Through this project we have found data quality and communication is critical to the success of data science projects tackling urban infrastructure problems. Other cities that are interested in deploying a similar model may not have the same types of data that were used in the project, but it is likely they still have data that can be operationalized. It is also important to properly communicate the output and benefits of the model to stakeholders around the city. Simply asking front-line staff to trust a data model will not convince a department to change its ways, but showing how the model can benefit the department, help make jobs easier, and ultimately save money will lead to success. Our approach enables Syracuse and similar cities to identify city blocks that are most likely to have main breaks and replace water mains proactively, decreasing the number of main breaks in the long-term. If this approach were implemented over an extended period of time, a city can proactively use its limited resources to gradually modernize a city’s infrastructure rather than reactively repairing water main breaks that have added costs to residents and businesses and are, in general, disruptive to everyday life. We hope this model will serve as a proof-of-concept for evaluating risk in all infrastructure systems in the city.

7. Conclusions

The present work uses a machine learning approach to develop a risk model for predicting which city blocks are most likely to have a water main break within the next three years. Our model significantly outperforms a random baseline and expert heuristics. The model outputs risk scores, allowing the city to proactively maintain the city’s water infrastructure rather than resorting to purely reactive maintenance. The risk scores of the model enables the city to better allocate resources, facilitate long-term planning, and increase cooperation between different departments such as the water department and department of public works.

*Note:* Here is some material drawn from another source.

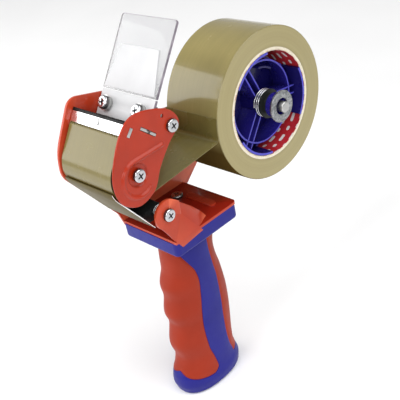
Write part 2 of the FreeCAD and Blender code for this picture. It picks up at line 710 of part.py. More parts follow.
def thick_strand(edge):
    """Sheet along one XZ edge, as thick as the tape and as wide as the roll."""
    half = TAPE_THICK / 2
    if isinstance(edge.Curve, Part.Circle):
        centre = edge.Curve.Center
        radius = edge.Curve.Radius
        axis = (centre.x, centre.z)
        ring = tube(axis, radius + half, radius - half, -TAPE_WIDTH / 2, TAPE_WIDTH / 2)
        first, last = edge.Vertexes[0].Point, edge.Vertexes[-1].Point
        middle = edge.valueAt((edge.FirstParameter + edge.LastParameter) / 2)
        wedge = [axis]
        for target in (first, middle, last):
            direction = math.degrees(math.atan2(target.z - axis[1], target.x - axis[0]))
            wedge.append(along(axis, direction, radius * 4))
        return ring.common(polygon_slab(wedge, -TAPE_WIDTH / 2, TAPE_WIDTH / 2))
    first, last = edge.Vertexes[0].Point, edge.Vertexes[-1].Point
    angle = math.degrees(math.atan2(last.z - first.z, last.x - first.x))
    length = first.distanceToPoint(last)
    start = along((first.x, first.z), angle - 90, half)
    return tilted_bar(start, angle, length, TAPE_THICK, -TAPE_WIDTH / 2, TAPE_WIDTH / 2)


# ---------------------------------------------------------------- handle

def section_wire(z, front, rear, half):
    """Rounded-rectangle section of the handle at one height."""
    centre, reach = (front + rear) / 2, (front - rear) / 2
    points = []
    for i in range(SECTION_POINTS):
        turn = 2 * math.pi * (i + 0.5) / SECTION_POINTS
        cx, cy = math.cos(turn), math.sin(turn)
        x = centre + reach * math.copysign(abs(cx) ** (2 / SECTION_POWER), cx)
        y = half * math.copysign(abs(cy) ** (2 / SECTION_POWER), cy)
        points.append(vec(x, y, z))
    curve = Part.BSplineCurve()
    curve.interpolate(points, PeriodicFlag=True)
    return Part.Wire([curve.toShape()])


def handle_body():
    return Part.makeLoft([section_wire(*section) for section in HANDLE_SECTIONS], True, False)


FRONT_SEAM = ((99.5, -60.0), (99.0, -74.0), (95.5, -83.0), (91.5, -92.0), (90.3, -101.0), (91.5, -114.0),
              (94.0, -130.0), (95.2, -147.0), (94.5, -162.0), (92.0, -173.0), (90.2, -182.0),
              (93.5, -187.6), (102.0, -187.0), (111.0, -183.6), (122.0, -177.5))
REAR_SEAM = ((79.0, -60.0), (77.5, -78.0), (75.5, -95.0), (74.0, -108.0), (74.4, -126.0), (75.8, -145.0),
             (76.0, -160.0), (75.0, -172.0), (72.5, -180.5), (66.0, -184.5), (52.0, -185.5))


def grip_region(seam, closing):
    curve = Part.BSplineCurve()
    points = [vec(x, -40, z) for x, z in seam]
    curve.interpolate(points)
    edges = [curve.toShape()]
    corners = [points[-1]] + [vec(x, -40, z) for x, z in closing] + [points[0]]
    for start, end in zip(corners, corners[1:]):
        edges.append(Part.LineSegment(start, end).toShape())
    return Part.Face(Part.Wire(edges)).extrude(vec(0, 80, 0))


def collar():
    block = box((SADDLE_REAR, SADDLE_FRONT + 0.5), (FAR_OUTER + 0.2, NEAR_OUTER - 0.2),
                (COLLAR_BOTTOM, FLOOR_BOTTOM))
    upright = [edge for edge in block.Edges if abs(edge.tangentAt(edge.FirstParameter).z) > 0.9]
    block = block.makeFillet(4.0, upright)
    rim = [edge for edge in block.Edges if abs(edge.CenterOfMass.z - COLLAR_BOTTOM) < 0.01]
    return block.makeFillet(3.0, rim)


def handle_parts(frame_shape):
    body = handle_body()
    bar = box((CORE_BAR[0], CORE_BAR[1]), (-CORE_BAR[2], CORE_BAR[2]), (-186.0, -60.0))
    below = box((0, 200), (-60, 60), (-260, COLLAR_BOTTOM))
    front_region = grip_region(FRONT_SEAM, ((140.0, -177.5), (140.0, -60.0)))
    rear_region = grip_region(REAR_SEAM, ((40.0, -185.5), (40.0, -60.0)))
    front = body.common(front_region).cut(bar).common(below)
    rear = body.common(rear_region).cut(bar).common(below)
    core = body.cut(front_region).cut(rear_region)
    core = core.fuse(bar.common(body)).common(below)
    whole_collar = collar().cut(frame_shape)
    core = core.fuse(whole_collar)
    for x, y in SADDLE_SCREWS:
        core = core.cut(Part.makeCylinder(SCREW_SHANK_R, 14, vec(x, y, FLOOR_BOTTOM - 12)))
    return core, front, rear


def saddle_screws():
    screws = []
    for x, y in SADDLE_SCREWS:
        screw = pan_head((0, 0), 0, 1)
        screw.rotate(vec(0, 0, 0), vec(1, 0, 0), 90)
        screw.translate(vec(x, y, FLOOR_TOP))
        screws.append(screw)
    return screws


# ---------------------------------------------------------------- build

def main():
    os.makedirs("parts", exist_ok=True)
    frame_shape = base_frame()
    core, front, rear = handle_parts(frame_shape)
    screws, washers, sleeves = wiper_fasteners()
    roll = (0.0, 0.0)
    half_tape = TAPE_WIDTH / 2
    nodes = {
        "base_frame": frame_shape,
        "head_plate_near": head_plate_near(),
        "handle_core": core,
        "grip_front": front,
        "grip_rear": rear,
        "saddle_screws": Part.makeCompound(saddle_screws()),
        "cutter_blade": cutter_blade(),
        "blade_carrier": blade_carrier(),
        "blade_rivet": blade_rivet(),
        "wiper_bracket": wiper_bracket(),
        "wiper_foot": wiper_foot(),
        "wiper_leaf": wiper_leaf(),
        "wiper_stiffener": wiper_stiffener(),
        "wiper_screws": Part.makeCompound(screws),
        "wiper_washers": Part.makeCompound(washers),
        "wiper_sleeves": Part.makeCompound(sleeves),
        "head_spacer": axle(BOLT_AXIS, 5.0, NEAR_INNER),
        "head_screws": Part.makeCompound(end_screws(BOLT_AXIS, NEAR_OUTER)),
        "roller_axle": axle(ROLLER_AXIS, AXLE_R, NEAR_INNER),
        "roller_screws": Part.makeCompound(end_screws(ROLLER_AXIS, NEAR_OUTER)),
        "roller_core": roller_core(),
        "roller_bushes": Part.makeCompound(roller_bushes()),
        "roller_sleeve": tube(ROLLER_AXIS, ROLLER_R, ROLLER_CORE_R, -ROLLER_HALF, ROLLER_HALF),
        "lower_shaft": axle(SHAFT_AXIS, SHAFT_R, EAR_INNER),
        "shaft_screws": Part.makeCompound(end_screws(SHAFT_AXIS, NEAR_OUTER)),
        "guide_flap": guide_flap(),
        "flap_carrier": flap_carrier(),
        "flap_spring": coil(SHAFT_AXIS, 4.3, 0.5, CARRIER_HALF + 0.8, 5, 1.15),
        "spindle_stud": spindle_stud(),
        "hub_shell": hub_shell(),
        "hub_web": hub_web(),
        "hub_ring": hub_ring(),
        "hub_ribs": hub_ribs(),
        "brake_spring": coil(roll, 9.8, 0.6, HUB_RIB_FRONT + 0.75, 2.5, 1.84),
        "brake_seat": brake_seat(),
        "brake_knob": brake_knob(),
        "brake_washer": tube(roll, WASHER_R, WASHER_BORE_R, WASHER_BACK, WASHER_BACK + WASHER_THICK),
        "core_label": tube(roll, CORE_BORE_R, CORE_BORE_R - LABEL_THICK, -half_tape, half_tape),
        "tape_core": tube(roll, CORE_OUTER_R, CORE_BORE_R, -half_tape, half_tape),
        "tape_roll": tube(roll, ROLL_R, CORE_OUTER_R, -half_tape, half_tape),
        "tape_web": tape_web(),
    }
    for name, shape in nodes.items():
        print(name, "valid", shape.isValid(), "solids", len(shape.Solids), "volume", round(shape.Volume, 1))
        finish_node(name, shape)


main()
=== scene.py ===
import json
import math
from contextlib import contextmanager

import bmesh
import bpy
import numpy as np
from mathutils import Matrix, Vector


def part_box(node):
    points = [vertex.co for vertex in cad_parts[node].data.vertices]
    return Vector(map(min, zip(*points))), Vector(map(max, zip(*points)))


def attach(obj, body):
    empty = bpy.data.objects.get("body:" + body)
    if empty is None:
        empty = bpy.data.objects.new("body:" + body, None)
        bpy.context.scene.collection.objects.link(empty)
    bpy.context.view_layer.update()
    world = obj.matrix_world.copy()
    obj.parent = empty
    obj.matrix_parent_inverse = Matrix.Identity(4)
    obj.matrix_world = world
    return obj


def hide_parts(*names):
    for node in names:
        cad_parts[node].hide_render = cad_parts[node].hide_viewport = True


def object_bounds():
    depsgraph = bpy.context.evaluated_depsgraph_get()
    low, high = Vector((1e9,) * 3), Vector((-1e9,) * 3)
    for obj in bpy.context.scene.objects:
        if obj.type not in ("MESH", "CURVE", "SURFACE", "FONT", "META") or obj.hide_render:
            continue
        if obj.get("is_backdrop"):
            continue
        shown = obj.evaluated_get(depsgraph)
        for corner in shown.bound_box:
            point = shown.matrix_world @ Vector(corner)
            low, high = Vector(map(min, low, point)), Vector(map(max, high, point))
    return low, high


# Lengths in the shape data are millimetres from the spindle axis (X forward, Y to the open
# side, Z up); at() turns them into the frame's metres.
MM = 0.001
SEED = 11

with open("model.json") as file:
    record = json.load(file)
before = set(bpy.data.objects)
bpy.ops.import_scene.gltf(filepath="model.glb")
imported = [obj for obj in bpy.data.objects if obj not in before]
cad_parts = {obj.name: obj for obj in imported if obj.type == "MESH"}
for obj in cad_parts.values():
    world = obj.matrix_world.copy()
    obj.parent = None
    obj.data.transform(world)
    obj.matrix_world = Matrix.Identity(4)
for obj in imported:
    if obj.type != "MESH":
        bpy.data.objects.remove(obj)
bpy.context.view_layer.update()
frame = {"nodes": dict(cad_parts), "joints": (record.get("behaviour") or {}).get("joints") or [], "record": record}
JOINTS = {joint["name"]: joint for joint in frame["joints"]}
SPINDLE = Vector(JOINTS["roll_spin"]["pos_m"])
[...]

The model also provides insight into which factors are important in predicting whether a city block will have a water main failure. We find that largely intuitive features such as the number of past main breaks, pipe age, and pipe diameter, pipe material are important in predicting a main break. However, other common scapegoats such as road quality and road paving seem not to be predictive. It also worth noting that the number of main breaks previously on a block in not perfectly predictive of future main breaks, nor is the age of a water main.

At a higher level we would like to deploy this model to other cities. The model has been released as an open-source package for other cities to use and extend ( Our model is deployed. We are currently monitoring the number and location of main breaks to validate our three-year predictions in our field trial. The risk scores for each city block are used in an asset management system by the water department. The risk scores and road ratings have also been used to inform the city’s five-year plan for upgrading the city’s road and water main infrastructure. Ultimately, we hope our work at the intersection of data science and city planning will lead to more proactive infrastructure maintenance.

8. Acknowledgements

We acknowledge funding from the Schmidt Family Foundation through the Data Science for Social Good Fellowship at the University of Chicago. We also thank David Robusto for digitizing the original field notebooks, as well as the Syracuse Water Department and Department of Public Works for sharing data, expertise, time, and feedback.